No one would dispute that the 3Rs are important, but teaching children to be caring, respectful, cooperative, knowledgeable about their own and others’ histories are all equally, if not more, important. We need to develop pedagogies that encourage students to question as well develop social and political awareness. Problem-solving, critical thinking and creativity should be at the heart of any National Curriculum not at its margins.
Conclusion
Developing a fair educational system demands bold, flexible, radical solutions that accord equal value and respect to all regardless of differences of race and class; that see social justice, not in the sense it has been appropriated by the right wing, but in the sense of equal provision and treatment. Education in Britain has always been underpinned by the belief that only a minority could or should succeed. And, it is evident from the research quoted earlier that the current educational system discriminates on the basis of race and social class. Tinkering with an unjust system that is not fit for purposes simply moves the inequalities around from one part of the system to another.

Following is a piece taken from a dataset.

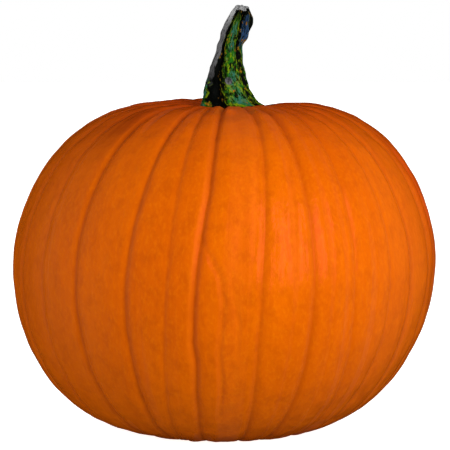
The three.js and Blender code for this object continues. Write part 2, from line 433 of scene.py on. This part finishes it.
def outwardOf(form, u):
    # the way the plain body's surface faces, as a step out and a step up
    nearby = 0.002
    aboveRadius, aboveHeight = profile(np.clip(u - nearby, 0, math.pi), form)
    belowRadius, belowHeight = profile(np.clip(u + nearby, 0, math.pi), form)
    outward = np.stack([aboveHeight - belowHeight, belowRadius - aboveRadius], axis=1)
    return outward / np.linalg.norm(outward, axis=1)[:, None]


def buildFruit(form):
    perLobe = columnsPerLobe(form)
    firstColumn = np.cumsum(perLobe) - perLobe
    ball, column, down = roundBall(perLobe.sum(), form["rows"])
    u = math.pi * (down - form["rowCrowding"] * np.sin(2 * math.pi * down) / (2 * math.pi))
    radius, height = profile(u, form)

    # each column's place between the creases at its left and its right
    angles = creaseAngles(form, u, down)
    vertex = np.arange(len(u))
    lobe = np.searchsorted(firstColumn, column, side="right") - 1
    following = (lobe + 1) % len(creases)
    step = (column - firstColumn[lobe]) / perLobe[lobe]
    across = step - form["columnCrowding"] * np.sin(2 * math.pi * step) / (2 * math.pi)
    left = angles[lobe, vertex]
    width = turned(angles[following, vertex] - left)
    azimuth = left + width * across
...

Any government that is serious about reducing inequalities in education will need to look at the whole system and its relationship to the wider economy and society. We will never achieve a socially just educational system in a society where competitive individualism is rife, and the working classes are seen as deficient, written off as those who are failing to make themselves middle class. Rather, the educational system we need is one that accepts and develops the best qualities of working class living, not one that valorises and idealises the middle and upper classes as ‘the best learners’, deserving more because they already have more. As Alan Bennett asserted in his sermon in the King’s College Chapel, Cambridge in 2014 “We all know that to educate not according to ability but according to the social situation of the parents is not only wrong but a waste”. It is time to put aside earlier attempts to select and reject in order to rear an elite, and, for the first time, make an effort to develop an education system which is designed to realise the potential of all students not just a select few.
Diane Reay is Professor of Education at Cambridge University.